On their American debut, Australian's Not From There serve up indie-pop with furiously melodic outbursts that will rip you apart, scream in your head, and possibly even get you singing along. One minute the band will have you rocking out while the next they'll bring you back down with some intricate, sophisticated indie-pop that is light and gentle.

Opening the album on a loud note, "Hurricane Charlie" is a, well, 'hurricane' of jarring guitars and the slamming groove of the drums. Distorted screams blow through the song as does the fuzzed words the singer often talks. "Neurons," on the other hand, prefers the subtle approach. Instead of being loud and obnoxious, it gets its message across with dripping guitars, light percussion, and soft, windy vocals. "The Corkscrew" finds middle ground between the two and offers up a charged up, loud indie rock number that still has accompanying indie pop tendencies shadowing behind the noise. 'Sich Offnen" really finds middle ground, combining equal parts pop and rock to create a song that isn't as loud as "Hurricane Charlie," but still has the same amount of intensity. All the while, they make sure it hasn't lost touch with the sweetness of "Neurons."

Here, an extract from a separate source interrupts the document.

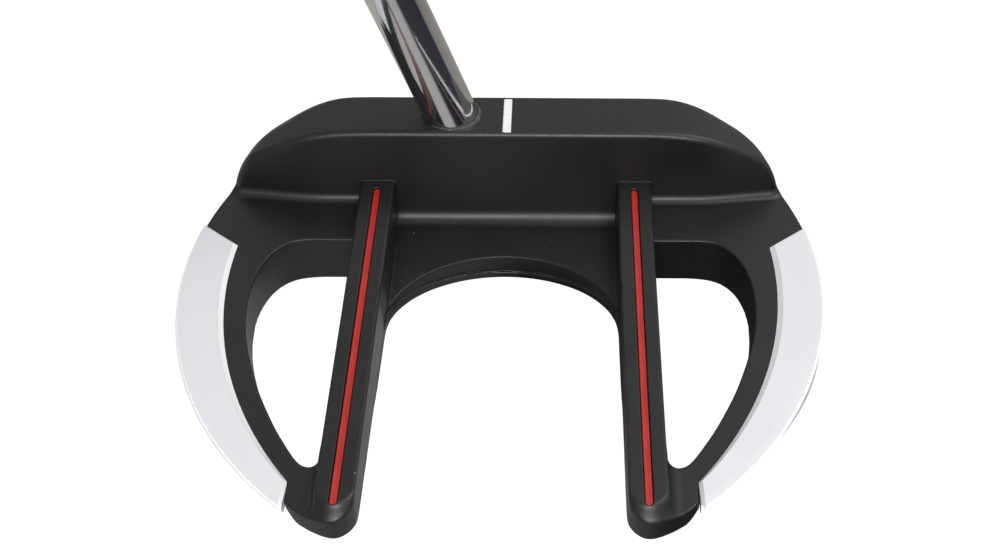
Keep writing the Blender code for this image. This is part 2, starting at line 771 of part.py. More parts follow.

"What Is Better Now" is another pounding swirl of guitar mesh and hammering drumbeats. Throwing in a techno touch to the music, it frolics around with the power and vivacious forces that are apparent in good rock 'n' roll, but doesn't lose touch with the danceable spirits that liven it up, either. Then there is "The Orb of Discomfort," a power-space rock song that swirls and moves around like a spaceship.

Not From There are definitely not from there, wherever there is (make sense?). Their sound is best described as out-of-this-world rock music that is original and noisy, which is what you should be looking for in your so-called 'rock' music today. Enough said...I'll give it an A.